The Politics of Coalition

26 June 2012

A new book by Robert Hazell and Ben Yong from UCL's Constitution Unit shows how the UK’s Conservative/ Liberal Democrat Coalition is changing the way Britain is governed.

The book aims to provide a practical guide for future coalitions, and to be a significant addition to the literature on coalition government in Britain. It is based on research funded by the Nuffield Foundation.

The authors explore the inner workings of coalition government inside No 10, the Cabinet Office, Whitehall departments and Parliament. “Thanks to support from David Cameron and Nick Clegg, we got to see how the coalition works from the inside” Professor Hazell said. “Watching them in action quickly exploded the British myth that coalition government must be unstable, weak, and indecisive. This one was remarkably bold and decisive – and at the centre, remarkably harmonious”.

But it was a different story in Parliament. “As one of our interviewees said, ‘What we have is a coalition government, not a coalition Parliament’” Dr Yong added. “Parliament has seen unprecedented rebellions from the government’s supporters, from both parties. The government has survived so far thanks to its majority.  But the troops are not happy, and if the coalition collapses, it will be in Parliament that it happens”.

In some 150 interviews conducted as research in action, candour was shown to us by ministers, parliamentarians, special advisers, officials of both parties, senior civil servants and media commentators. The book is full of quotations about the highs and lows, and the do’s and don’ts of coalition government.
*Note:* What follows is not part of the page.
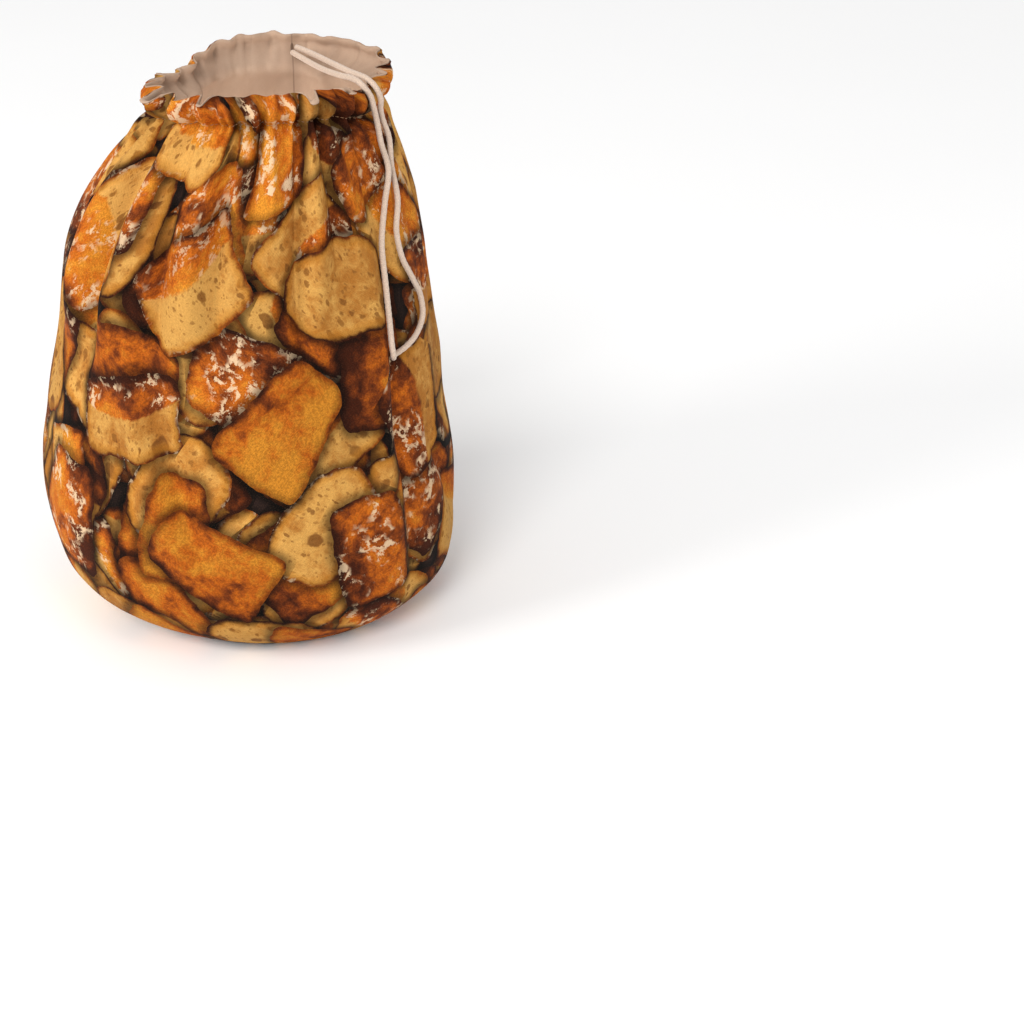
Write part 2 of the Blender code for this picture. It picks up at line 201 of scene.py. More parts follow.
# Long soft folds of the wall: each runs from one angle and height to another, with its width, its
# rise (negative for a trough) and its sharpness (2 is rounded, 1 is a crisp crease).
LongFold = namedtuple("LongFold", "from_angle from_height to_angle to_height wide rise sharpness")
LONG_FOLDS = table(LongFold, [
    (200.0, 0.320, 205.0, 0.195, 0.018, 0.0070, 2.0),
    (211.0, 0.325, 214.0, 0.185, 0.010, -0.0100, 1.4),
    (225.0, 0.322, 221.0, 0.180, 0.013, 0.0075, 2.0),
    (236.0, 0.320, 240.0, 0.195, 0.008, -0.0085, 1.3),
    (246.0, 0.322, 251.0, 0.210, 0.013, 0.0065, 2.0),
    (256.0, 0.320, 259.0, 0.190, 0.008, -0.0070, 1.3),
    (283.0, 0.325, 284.6, 0.190, 0.007, -0.0080, 1.2),
    (289.0, 0.322, 290.0, 0.215, 0.009, 0.0048, 2.0),
    (308.0, 0.300, 310.5, 0.025, 0.012, 0.0062, 1.6),
    (314.8, 0.300, 317.4, 0.025, 0.007, -0.0062, 1.2),
    (226.5, 0.222, 252.5, 0.065, 0.011, 0.0058, 1.7),
    (232.5, 0.222, 258.5, 0.065, 0.006, -0.0055, 1.2),
    (300.0, 0.206, 268.0, 0.163, 0.006, -0.0042, 1.2),
    (301.0, 0.216, 268.0, 0.173, 0.009, 0.0030, 1.8),
    (328.0, 0.140, 350.0, 0.045, 0.008, -0.0045, 1.3),
    (10.0, 0.320, 14.0, 0.130, 0.018, -0.0065, 1.5),
    (60.0, 0.320, 52.0, 0.100, 0.022, -0.0070, 1.5),
    (120.0, 0.322, 128.0, 0.120, 0.018, -0.0080, 1.5),
    (160.0, 0.315, 165.0, 0.110, 0.020, 0.0060, 1.8),
    (25.0, 0.318, 23.0, 0.165, 0.013, 0.0050, 1.8),
    (42.0, 0.322, 38.0, 0.175, 0.008, -0.0050, 1.3),
    (74.0, 0.322, 70.0, 0.160, 0.009, -0.0050, 1.3),
    (82.0, 0.320, 80.0, 0.190, 0.011, 0.0045, 1.8),
    (106.0, 0.322, 110.0, 0.150, 0.012, 0.0050, 1.8),
    (151.0, 0.322, 153.0, 0.185, 0.008, -0.0060, 1.3),
    (183.0, 0.322, 181.0, 0.150, 0.009, -0.0055, 1.3),
    (352.0, 0.320, 350.0, 0.170, 0.009, -0.0045, 1.3),
    # Smaller creases, in the cloth alone
    (219.0, 0.326, 222.0, 0.235, 0.005, -0.0034, 1.3),
    (266.5, 0.330, 268.5, 0.250, 0.005, -0.0034, 1.3),
    (273.5, 0.330, 274.5, 0.270, 0.006, 0.0026, 1.4),
    (297.0, 0.328, 298.0, 0.240, 0.006, -0.0040, 1.3),
    (304.5, 0.325, 302.5, 0.230, 0.008, 0.0030, 1.5),
    (312.0, 0.326, 312.5, 0.262, 0.006, -0.0030, 1.3),
    (322.0, 0.318, 325.0, 0.225, 0.009, 0.0022, 1.6),
    (334.0, 0.312, 337.0, 0.215, 0.010, -0.0022, 1.5),
    (205.0, 0.200, 224.0, 0.110, 0.010, -0.0020, 1.5),
    (240.0, 0.150, 262.0, 0.100, 0.010, -0.0016, 1.4),
    (276.0, 0.120, 300.0, 0.060, 0.012, -0.0016, 1.5),
    (340.0, 0.230, 349.0, 0.120, 0.014, -0.0020, 1.6),
    (190.0, 0.150, 200.0, 0.070, 0.014, -0.0020, 1.6),
    (30.0, 0.300, 36.0, 0.190, 0.014, -0.0024, 1.6),
    (85.0, 0.310, 88.0, 0.150, 0.016, 0.0026, 1.8),
    (100.0, 0.320, 96.0, 0.200, 0.012, -0.0024, 1.5),
    (140.0, 0.315, 146.0, 0.160, 0.016, -0.0030, 1.6),
    (176.0, 0.318, 183.0, 0.180, 0.014, -0.0030, 1.5),
    (20.0, 0.150, 48.0, 0.070, 0.011, -0.0034, 1.4),
    (112.0, 0.150, 84.0, 0.060, 0.011, -0.0036, 1.4),
    (134.0, 0.170, 160.0, 0.085, 0.011, -0.0034, 1.4),
])
FOLD_GAIN = 1.2  # the table's folds are all made this much deeper
FOLD_RADIUS = 0.120  # turns a fold's angles into lengths round the wall
EASED_WITHIN = 0.170  # below the stitched line the gathered cloth spreads out over this height
MOUTH_SHAPED_FROM = 0.250
FLARE_DROOP = 0.8
FURROW_NARROWS = 1.4  # powers: a furrow's shape across, its fading downwards...
FURROW_FADES = 1.2
FOLD_FADES = 0.7  # ...and a long fold's fading to its ends
LIP_ROUND = 0.75  # the ridge's share at which a rolled lip reaches its full curl
CURL_TURNS_OUT = 180.0  # a lip starts to turn right out from this curl...
CURL_TURNED_OUT = 240.0  # ...and does so in full from this one

# Small puckers beside the stitched line: waves round the mouth, with their height in metres
Ripple = namedtuple("Ripple", "waves height turn")
PUCKERS = table(Ripple, [
    (59, 0.0015, 20.0),
    (83, 0.0010, 130.0),
    (37, 0.0014, 75.0),
])
PUCKERS_BELOW = 0.016  # how far the puckers reach below the stitched line
PUCKERS_ABOVE = 0.013
CHANNEL_BULGE = 0.0024
CHANNEL_SWELLS = 0.004  # over this height above the stitched line
CHANNEL_CLOSES = 0.006  # over this height below the rim
STITCH_GROOVE = 0.0034
STITCH_GROOVE_TALL = 0.0034
RIM_WAVE = 0.0008  # how much the rim rises and falls between gathers
RIM_WAVES = 29.0
RIM_SWELLS = 7.0
RIM_SWELL_TURN = 50.0
RIM_OPENS = 0.35  # the loose edge above the channel opens its furrows by this share
RIM_DIP = 0.50  # the front rim dips in its furrows by this share of their depth
DENT_SIZE = 0.045
DENT_HEIGHT = 0.0018
DENT_RING = 0.12  # the radius on which the dents' pattern is drawn
DENT_SQUAT = 0.75
FINE_DENT_SHARE = 0.4
FINE_DENT_SCALE = 2.3
FOOT_LOOSE = 0.35  # the share of the dents that is left at the taut foot
FOOT_TAUT_TO = 0.02
FOOT_TAUT_WITHIN = 0.05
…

Key observations and lessons in the book
  • We conclude: “The Coalition in its first eighteen months set a model for harmonious and unified government which may prove hard to follow.” We were told again and again that it was proving to be a more united government than its single party predecessor under Gordon Brown. But in year 3 its unity and stability will really be tested, with mounting tensions over the deficit reduction strategy and Europe.
  • The parties thought hard about a comprehensive mid term review, but decided against. At this stage, it would only accentuate divisions.
  • The government could bring in fresh faces in a reshuffle, and draw on the larger talent pool of the Lib Dems in the Lords.
  • The Conservatives must take care under pressure to stay generous to the Lib Dems.
  • The government could still survive if the Lib Dems were to quit, by substituting a minority government depending on a confidence and supply agreement.
  • An electoral pact could bring gains for the Lib Dems in the short term, but prove to be a double edged sword in the long term.
Lessons for future Parliaments in case they’re hung
  • All parties need to write their manifestos with coalition in mind, as well as single party government.
  • To keep open the possibility of coalition, parties need to maintain working relations with each other up to the election.  Labour got this wrong in 2010.
  • If there is another hung parliament more time should be allowed for interparty negotiations.
  • The parties could also allow more input from the civil service to the negotiations.
  • Before the debate on the Queen’s Speech the Commons should hold a vote of confidence in the new Prime Minister (an investiture vote). That would confirm the outcome of the negotiations, and enable the Commons to approve any coalition agreement. 
Lessons for the major coalition partner
  • Maintain a golden rule of good faith and no surprises
  • Ensure that the party leadership has an efficient mechanism for consulting the wider party. The Conservatives were lacking this in 2010.
  • Remember that coalition limits the opportunities for advancement, and strains the loyalty of backbenchers.  Reward them in other ways.
  • Ensure that minority party staffers are integrated into  the No 10 operation
Lessons for the minor coalition partner
  • Try to choose cabinet posts which will score with the voters. Think hard about whether to go for breadth or depth of influence.
  • More special advisers and other support are needed: include this in the coalition agreement.
Lessons for the parties in Parliament
  • Develop effective backbench committees with good access to senior ministers
  • Involve those committees in developing future policy
Media handling

Hopes that spin was dead because of the need to check out policy with two centres of power were not fulfilled. The unity/distinctiveness dilemma which is inherent in all coalition governments was often played out in the full glare of publicity or in lobby stories. Overarching coalition messages tended to get lost.

Some of this “differentiation” but by no means all of it, was choreographed between the PM and DPM. Andy Coulson the first No 10 director of communications ‘had an instinct not a strategy’ for coalition publicity management.  His departure coincided with an overdue strengthening of the centre of government. But media management became overshadowed by phone hacking, Murdoch and what became the Leveson agenda.